Per non farsi mancare nulla, analoghi metodi intimidatori sono stati riservati ad altri magistrati della Corte di Appello di Roma che hanno annullato l’invio di quarantatré immigrati nei famosi “resort” albanesi voluti da Meloni al modico prezzo di circa un miliardo di euro (e rimasti inutilizzati). 

Visti i primi dinieghi ai trasferimenti operati dalle competenti sezioni sull’immigrazione dei tribunali di Roma e Bologna (sulla base di una sentenza della corte di giustizia europea), il governo aveva pensato bene di cambiare i giudici (come avverrebbe in una qualsiasi repubblica delle banane). 

Purtroppo la geniale trovata non ha sortito l’effetto sperato, perché la Corte europea, sollecitata dai precedenti giudici italiani – tra cui la stessa Corte di Cassazione – non si è ancora pronunciata (lo farà alla fine di questo mese) sulla questione dei requisiti dei cosiddetti «Paesi sicuri» dove poter rispedire per direttissima gli immigrati irregolari.

Di fronte all’ennesimo fiasco, l’esecutivo ha puntato il dito contro “le toghe rosse”,  assumendo che fossero stati mandati a decidere sui ricorsi dei migranti gli stessi magistrati dei tribunali che si erano già pronunciati. In realtà le Corti di Appello non hanno magistrati sufficienti anche a causa dei ruoli scoperti della magistratura dovuti ai ritardi nei concorsi organizzati dal ministero di Nordio. 

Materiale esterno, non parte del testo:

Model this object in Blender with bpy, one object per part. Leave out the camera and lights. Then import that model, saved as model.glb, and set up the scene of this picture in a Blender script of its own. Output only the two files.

Ma in Italia è più importante la falsa rappresentazione organizzata dal “ministero della Verità” di Meloni. La realtà, già anticipata da questo giornale, è che la nuova spedizione in Albania dei quarantatré migranti era già destinata al fiasco: un’operazione totalmente insensata, senza che sia subentrata alcuna decisione della Corte di Giustizia. In un Paese normale, la Corte dei Conti richiederebbe ragione di ciò. Nell’Italia ridotta a controfigura del Venezuela di Maduro la colpa è dei giudici, ma in più larga misura del fatto che incredibilmente il nostro continua a essere uno Stato di diritto. Vedremo se chi ancora ci crede scenderà in piazza per testimoniarlo, a partire da un’inedita unione tra avvocati e magistrati: sarebbe un unicum nella storia del paese e un effetto paradossale della politica giudiziaria del governo Meloni.